As a bonus, this method also eliminates management’s gambit of buying treasury stock to conceal the dilution created by these contracts.

Managers’ hypocrisy is evident in the fact that they’ve never disagreed with the Tax Code provisions that apply this approach to determine their tax deductions.

COSTS AND BENEFITS

Implementing this liability method will produce vastly more useful information without adding significant incremental preparation cost. That cost will be negligible because the only new efforts involve continuously estimating the contracts’ market values, which the issuers can accomplish with the same algorithms they now use to estimate grant date values.

Two substantial benefits are certain. First, the capital markets’ access to complete and verified useful facts will reduce the users’ information processing costs and management’s capital costs. Second, enabling improved public scrutiny of SBC costs will make management fully accountable for their compensation arrangements.

WHAT OPPOSITION?

If FASB were to propose this more complete method, we anticipate the corporate world would unleash a torrent of vacuous complaints, including irrational claims that accurately reporting higher and volatile SBC costs and liabilities would cause share values to plummet and otherwise bring the financial world to its knees.

Instead, just the opposite would occur because the markets’ new access to better information would greatly reduce uncertainty and diminish share price volatility.

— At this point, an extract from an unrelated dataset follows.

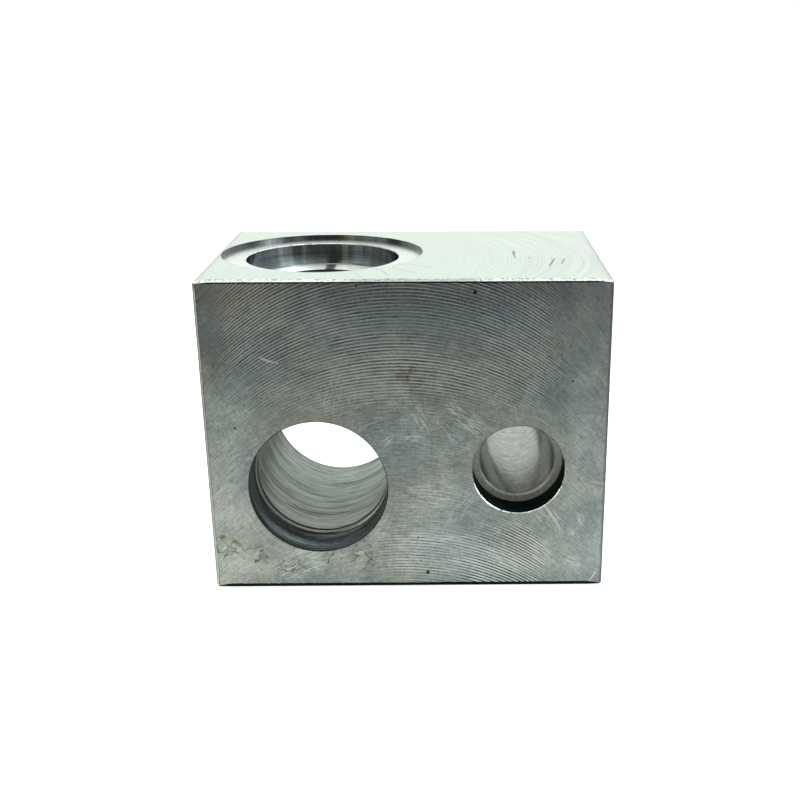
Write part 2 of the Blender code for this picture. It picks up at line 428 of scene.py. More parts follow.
def top_cavity():
    """Shallow spotface, cavity, and the passage down into the large bore."""
    outside = CAVITY_R + CAVITY_CHAMFER
    profile = [
        (0.0, -OVERSHOOT, "spotface_wall"),
        (SPOTFACE_R, -OVERSHOOT, "spotface_wall"),
        (SPOTFACE_R, SPOTFACE_DEPTH, "spotface_wall"),
        (outside, SPOTFACE_DEPTH, "seat"),
        (CAVITY_R, SPOTFACE_DEPTH + CAVITY_CHAMFER, "edge"),
        (CAVITY_R, CAVITY_DEPTH - CAVITY_CORNER, "cavity_wall"),
        (CAVITY_R - CAVITY_CORNER, CAVITY_DEPTH, "cavity_wall"),
        (LEDGE_R, CAVITY_DEPTH, "cavity_floor"),
        (LEDGE_R, CAVITY_DEPTH + LEDGE_DEPTH, "cavity_inner"),
        (PASSAGE_R, CAVITY_DEPTH + LEDGE_DEPTH, "cavity_inner"),
        (PASSAGE_R, PASSAGE_DEPTH, "drilled"),
        (0.0, PASSAGE_DEPTH, "drilled"),
    ]
    placement = Matrix.Translation((CAVITY_X, CAVITY_Y, HEIGHT)) @ INTO_TOP
    return turned("top_cavity", profile, LARGE_SEGMENTS, placement)


def gallery(y):
    """A cross-drilling from the right face into both bores, with its plug seat."""
    reach = WIDTH / 2.0 - LARGE_X - LARGE_R + GALLERY_RUN_ON
    profile = [
        (0.0, -OVERSHOOT, "edge"),
        (PLUG_SEAT_R + PLUG_SEAT_CHAMFER + OVERSHOOT, -OVERSHOOT, "edge"),
        (PLUG_SEAT_R, PLUG_SEAT_CHAMFER, "edge"),
        (PLUG_SEAT_R, PLUG_SEAT_DEPTH, "drilled"),
        (GALLERY_R, PLUG_SEAT_DEPTH, "drilled"),
        (GALLERY_R, reach, "drilled"),
        (0.0, reach + GALLERY_R * 0.5, "drilled"),
    ]
    placement = Matrix.Translation((WIDTH / 2.0, y, GALLERY_Z)) @ INTO_RIGHT
    return turned("gallery", profile, GALLERY_SEGMENTS, placement)


def cut(body, cutter):
    """Takes the cutter out of the body and removes it."""
    boolean = body.modifiers.new("cut", "BOOLEAN")
    boolean.operation = "DIFFERENCE"
    boolean.solver = "EXACT"
    boolean.material_mode = "INDEX"
    boolean.object = cutter
    bpy.context.view_layer.update()
    evaluated = body.evaluated_get(bpy.context.evaluated_depsgraph_get())
    mesh = bpy.data.meshes.new_from_object(evaluated)
    body.modifiers.clear()
    body.data = mesh
    bpy.data.objects.remove(cutter)


def smooth(piece):
    """Shades a piece smooth, but for its sharp edges."""
    piece.data.shade_smooth()
    piece.data.set_sharp_from_angle(angle=SHARP_ANGLE)


# ---------------------------------------------------------------- materials

class Value:
    """A number that varies over a surface. Arithmetic with it adds nodes to its graph."""

    def __init__(self, graph, socket):
        self.graph = graph
        self.socket = socket

    def __add__(self, other):
        return self.graph.math("ADD", self, other)

    def __sub__(self, other):
        return self.graph.math("SUBTRACT", self, other)

    def __rsub__(self, other):
        return self.graph.math("SUBTRACT", other, self)

    def __mul__(self, other):
        return self.graph.math("MULTIPLY", self, other)

    def __abs__(self):
        return self.graph.math("ABSOLUTE", self)

    __radd__ = __add__
    __rmul__ = __mul__

    def remap(self, start, end, low=0.0, high=1.0):
        """Goes smoothly from low, where the value is start, to high, where it is end."""
        node = self.graph.nodes.new("ShaderNodeMapRange")
        node.interpolation_type = "SMOOTHSTEP"
        self.graph.feed(node.inputs["Value"], self)
        node.inputs["From Min"].default_value = start
        node.inputs["From Max"].default_value = end
        node.inputs["To Min"].default_value = low
        node.inputs["To Max"].default_value = high
        return Value(self.graph, node.outputs["Result"])

    def window(self, low_out, low_in, high_in, high_out):
        """1 between the two inner values, and 0 beyond the two outer ones."""
        return self.remap(low_out, low_in) * self.remap(high_out, high_in)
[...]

We’re also confident that share values would tend to rise to the extent that users have been building a safety cushion by biasing their proprietary estimated costs and liabilities upward.

In the 1990s, the preparer constituency held the purse strings on FASB’s operating budget and wielded dominant political power over the standard-setting process and its outcome, especially the SBC project. However, as we have observed many times, the modern post-Sarbanes FASB is now effectively protected against managers’ bluster.

We believe the board can and should stare down the opposition like never before.

BATTLE SCARS?

We acknowledge that some people at FASB may be unwilling to open up old institutional wounds from its darkest days.

On the other hand, no current board member was involved in the SFAS 123 project and, at most, only a few staff members went through that painful debacle. Because it’s much easier to repair someone else’s mistakes, we encourage the current FASB team to close this gaping hole in GAAP with a new standard that honors the truth and buries the old politically compromised rules.

Doing so would be a powerful sign that the board is fearless about living up to its responsibility to significantly improve practice.

ARGH!

As we were finishing this draft, we were disheartened to learn that FASB intends to “simplify” accounting for stock transactions with non-employees by shifting their measurement date from the exercise date to the grant date in order to converge with today’s terribly deficient SBC accounting.

Without any doubt, implementing this proposal would move GAAP in the absolutely wrong direction. Instead, the best simplification would measure all stock-based costs as of the date the derivative contracts are exercised or expire.

At the very least, our words have shown the board members that this so-called “simplification” will diminish financial statement quality.